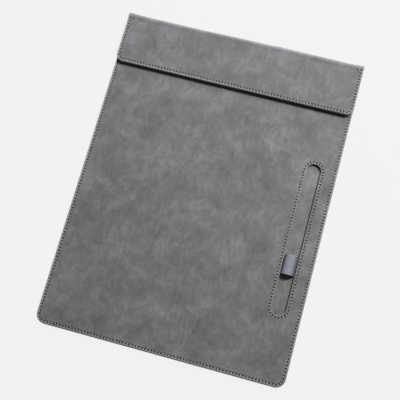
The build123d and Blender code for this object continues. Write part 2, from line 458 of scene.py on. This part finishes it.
def flap_outline(inset):
    return u_outline(FLAP_HALF_W, FOLD_ROWS[-1], FLAP_FRONT, FLAP_CORNER_R, inset)


def flap_side_point(side, v, deep, thin):
    """Point of a ring beside the fold, where the rolled rim of the flap runs out into the plain sheet."""
    share = smooth_step((v - FLAP_START + 1.2) / 3.0)
    inset = thin[0] + (deep[0] - thin[0]) * share
    height = thin[1] + (deep[1] - thin[1]) * share
    if height > FLAP_DIP_DOWN_TO:
        height += smooth_step((v - FLAP_SEAM_START) / 1.6) * seam_dip(inset - SEAM_INSET, math.pi / 2)
    return Vector((side * (FLAP_HALF_W - inset - corner_pinch(side, v)), v, height))


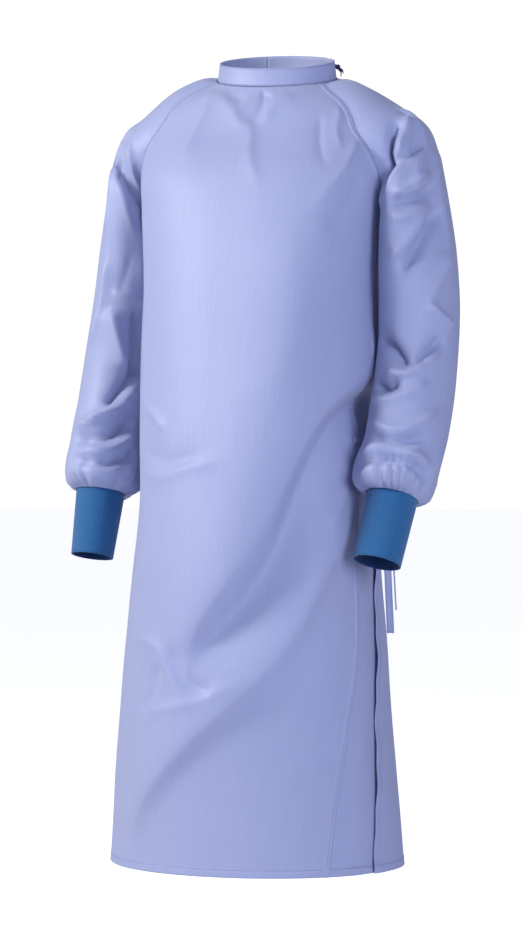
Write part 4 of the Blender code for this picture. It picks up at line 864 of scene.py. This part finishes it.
def woven_cloth():
    """Microfilament polyester weave with a fine lengthwise rib, so it has a soft satin light
    along its folds and faint upright lines."""
    made, tree, shader = new_material("polyester_microfilament_weave")
    where = add(tree, "ShaderNodeUVMap", {"uv_map": "cloth"})
    rib = bands(tree, "X", spread(tree, where, (1.0 / RIB_SPACING, 1.0 / WEFT_SPACING, 1.0)),
                Distortion=0.35, Detail=2.0, Detail_Scale=2.0)
    slub = noise(tree, spread(tree, where, SLUB_SCALE).outputs["Vector"],
                 Scale=1.0, Detail=3.0, Roughness=0.6)
    place = add(tree, "ShaderNodeTexCoord")
    cloud = noise(tree, place.outputs["Object"], Scale=CLOUD_SCALE, Detail=3.0, Roughness=0.5)
    tone = two_tones(tree, CLOTH_SHADE, CLOTH_LIGHT, slub)
    lined = darkened(tree, RIB_TINT, tone, rib)
    clouded = add(tree, "ShaderNodeHueSaturation", values={"Hue": 0.5, "Saturation": 1.0},
                  Color=lined.outputs["Result"])
    value = add(tree, "ShaderNodeMapRange", values={"To Min": CLOUD_DARK, "To Max": CLOUD_BRIGHT},
                Value=cloud.outputs["Fac"])
    tree.links.new(value.outputs["Result"], clouded.inputs["Value"])
    weave_bump = bumped(tree, 0.06, WEAVE_DEPTH, rib.outputs["Fac"])
    pucker = noise(tree, spread(tree, where, PUCKER_SCALE).outputs["Vector"],
                   Scale=1.0, Detail=2.0, Roughness=0.5)
    near = add(tree, "ShaderNodeAttribute", {"attribute_name": "near_seam"})
    ruck = add(tree, "ShaderNodeMath", {"operation": "MULTIPLY"},
               _0=pucker.outputs["Fac"], _1=near.outputs["Fac"])
    bump = bumped(tree, 0.8, PUCKER_DEPTH, ruck.outputs["Value"],
                  Normal=weave_bump.outputs["Normal"])
    finished(tree, shader, clouded.outputs["Color"], bump, Roughness=0.52,
             Specular_IOR_Level=0.35, Sheen_Weight=0.25, Sheen_Roughness=0.45)
    return made


def knit(name, dark, light):
    """Cotton-rich rib knit dyed in the piece: matt, with fine upright ribs and a fleck. Given the darker
    colours, it makes the inside of the cuffs, whose darkness is painted shade.
    """
    made, tree, shader = new_material(name)
    where = add(tree, "ShaderNodeUVMap", {"uv_map": "cloth"})
    scaled = spread(tree, where, (1.0 / KNIT_RIB, 1.0 / KNIT_COURSE, 1.0))
    rib = bands(tree, "X", scaled, Distortion=0.6, Detail=1.0)
    course = bands(tree, "Y", scaled, Distortion=0.8, Detail=1.0)
    fleck = noise(tree, spread(tree, where, FLECK_SCALE).outputs["Vector"],
                  Scale=1.0, Detail=2.0, Roughness=0.7)
    ribbed = darkened(tree, KNIT_TINT, two_tones(tree, dark, light, fleck), rib)
    both = add(tree, "ShaderNodeMath", {"operation": "MULTIPLY_ADD"}, {2: 0.0},
               _0=rib.outputs["Fac"], _1=course.outputs["Fac"])
    bump = bumped(tree, 0.7, KNIT_DEPTH, both.outputs["Value"])
    finished(tree, shader, ribbed.outputs["Result"], bump, Roughness=0.85,
             Specular_IOR_Level=0.2, Sheen_Weight=0.3)
    return made


def tape_weave():
    """Navy woven polyester tape: matt, with a fine twill."""
    made, tree, shader = new_material("polyester_woven_tape")
    place = add(tree, "ShaderNodeTexCoord")
    twill = noise(tree, place.outputs["Object"], Scale=TWILL_SCALE, Detail=2.0)
    tone = two_tones(tree, TAPE_SHADE, TAPE_LIGHT, twill)
    bump = bumped(tree, 0.5, TWILL_DEPTH, twill.outputs["Fac"])
    finished(tree, shader, tone.outputs["Result"], bump, Roughness=0.75)
    return made


def thread():
    """Spun polyester sewing thread, a little darker than the cloth."""
    made, tree, shader = new_material("spun_polyester_thread")
    place = add(tree, "ShaderNodeTexCoord")
    twist = noise(tree, place.outputs["Object"], Scale=TWIST_SCALE, Detail=1.0)
    tone = two_tones(tree, THREAD_SHADE, THREAD_LIGHT, twist)
    finished(tree, shader, tone.outputs["Result"], Roughness=0.6)
    return made


def grid_mesh(name, points, distances, near_seam, closed_from=None):
    """A mesh of four-sided faces through a grid of points, with its UV map in metres of cloth."""
    rows, columns = points.shape[:2]
    corner = np.arange(rows * columns).reshape(rows, columns)
    welded = corner.copy()
    if closed_from is not None:
        welded[closed_from:, -1] = welded[closed_from:, 0]

    def squares(index):
        corners = [index[:-1, :-1], index[1:, :-1], index[1:, 1:], index[:-1, 1:]]
        return np.stack(corners, axis=-1).reshape(-1, 4)

    used, faces = np.unique(squares(welded), return_inverse=True)
    faces = faces.reshape(-1, 4)
    data = bpy.data.meshes.new(name)
    data.from_pydata(points.reshape(-1, 3)[used].tolist(), [], faces.tolist())
    layer = data.uv_layers.new(name="cloth")
    flat = distances.reshape(-1, 2)[squares(corner).reshape(-1)]
    layer.data.foreach_set("uv", flat.astype(np.float32).ravel())
    near = data.attributes.new("near_seam", "FLOAT", "POINT")
    near.data.foreach_set("value", near_seam.reshape(-1)[used].astype(np.float32))
    data.shade_smooth()
    return data


def cloth_distances(points):
    """Metres across and down the cloth at each point of a grid."""
    across = np.linalg.norm(np.diff(points, axis=1), axis=-1).mean(axis=0)
    down = np.linalg.norm(np.diff(points, axis=0), axis=-1).mean(axis=1)
    u = np.concatenate([[0.0], np.cumsum(across)])
    v = np.concatenate([[0.0], np.cumsum(down)])
    grid = np.stack(np.meshgrid(u - u.mean(), -v), axis=-1)
    return grid


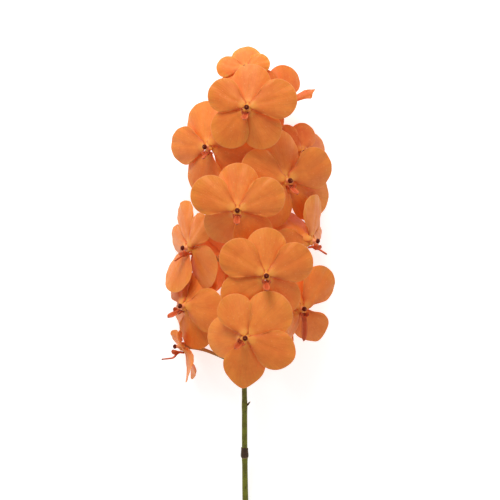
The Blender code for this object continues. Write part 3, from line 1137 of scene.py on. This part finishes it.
@dataclass(frozen=True)
class Lip:
    """The lip: a spur behind, two side lobes, and a channelled tongue, in millimetres."""

    spur_path: Line = ((-5.0, -2.9), (-4.5, -0.9), (-4.3, 0.8), (-4.7, 3.4))
    spur_radii: tuple = (0.55, 0.85, 1.0, 1.1)
    spur_rings: int = 16
    spur_sides: int = 12
    spur_stain: float = 0.15
    tongue_path: Line = TONGUE
    tongue_widths: tuple = (1.3, 1.8, 2.3, 2.3, 1.7)
    tongue_dish: float = 0.7
    tongue_stain: float = 0.85
    lobe_path: tuple = ((1.1, -4.9, 2.2), (2.2, -4.7, 4.4), (3.0, -4.2, 6.9))
    lobe_widths: tuple = (1.2, 1.9, 1.7)
    lobe_dish: float = 0.35
    lobe_stain: float = 0.55
    end: float = 0.22
    ridge: float = 0.16
    rim_half: float = 0.16
    middle_half: float = 0.26
    rows: int = 22
    columns: int = 17

    def spur(self) -> Skin:
        """The hollow spur behind the lip, as a tube that narrows to a round end.

        Returns:
            The skin.
        """
        share = np.linspace(0.0, 1.0, self.spur_rings)
        path = along_curve(in_the_middle(self.spur_path), share)
        rounded = np.sqrt(1.0 - fading(share, (-0.02, 0.12)) ** 2)
        radii = between(self.spur_radii, share) * rounded
        made = tube_skin(path, radii, self.spur_sides, (1.0, 0.0, 0.0))
        made.grain[:, 1] *= 0.3
        return made.marked(stain=self.spur_stain * smooth(made.points[:, 2], 0.0, 3.0))

    def strip(self, path: Array, widths: Array, side: Array, dish: float) -> Skin:
        """A blade along a path, with a rounded end.

        A point is the path's plus the side direction times v times the width, raised by
        the dish times v squared. The width falls to nothing over the last fifth as a
        circle does, and three low ridges run along the middle.

        Args:
            path: Knots of the middle line.
            widths: Half widths at the knots.
            side: The direction across.
            dish: How far the edges stand up from the middle line.

        Returns:
            The skin.
        """
        share = np.linspace(0.0, 1.0, self.rows)
        share = share + 0.12 * np.sin(2.0 * math.pi * share) / math.pi
        line = along_curve(path, share)
        end = np.clip((share - (1.0 - self.end)) / self.end, 0.0, 1.0)
        wide = between(widths, share) * np.sqrt(np.maximum(1.0 - end**2, 0.004))
        up = unit(np.cross(unit(np.gradient(line, axis=0)), side))
        v = np.linspace(1.0, -1.0, self.columns)
        ridge = self.ridge * np.cos(3.0 * math.pi * v) * bell(v, 0.0, 0.55)
        rise = dish * v**2 + ridge * np.sin(math.pi * share)[:, None]
        points = line[:, None, :] + side * (wide[:, None] * v)[..., None]
        points = points + up[:, None, :] * rise[..., None]
        half = self.rim_half + self.middle_half * (1.0 - v**2) * (1.0 - 0.5 * share[:, None])
        made = blade_skin(points, half, grain_of(0.5 + 0.5 * v, share[:, None]))
        made.marks.clear()
        return made

    def tongue(self) -> Skin:
        """The middle lobe: a channelled blade that comes forward and turns down.

        Returns:
            The skin.
        """
        path, side = in_the_middle(self.tongue_path), np.array([1.0, 0.0, 0.0])
        made = self.strip(path, np.array(self.tongue_widths), side, self.tongue_dish)
        return made.marked(stain=self.tongue_stain * fading(made.grain[:, 1], (0.12, 0.5)))

    def side_lobe(self, way: float) -> Skin:
        """One of the two small upright lobes beside the column.

        Args:
            way: 1 for the right one, or -1 for the left.

        Returns:
            The skin.
        """
        path = np.array(self.lobe_path) * np.array([way, 1.0, 1.0])
        side = unit(np.array([0.35, way, 0.0]))
        made = self.strip(path, np.array(self.lobe_widths), side, self.lobe_dish)
        return made.marked(stain=self.lobe_stain * fading(made.grain[:, 1], (0.2, 0.7)))

    def skin(self) -> Skin:
        """The whole lip in the bloom's frame."""
        return joined([self.spur(), self.tongue(), self.side_lobe(1.0), self.side_lobe(-1.0)])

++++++

Starting with the first line of the data above, copy each line exactly until you reach the line with "FLAP_FRONT, FLAP_CORNER_R, inset)"; include that line as well.

● **Result of the task**
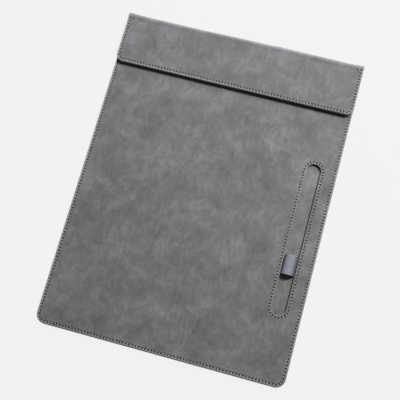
The build123d and Blender code for this object continues. Write part 2, from line 458 of scene.py on. This part finishes it.
def flap_outline(inset):
    return u_outline(FLAP_HALF_W, FOLD_ROWS[-1], FLAP_FRONT, FLAP_CORNER_R, inset)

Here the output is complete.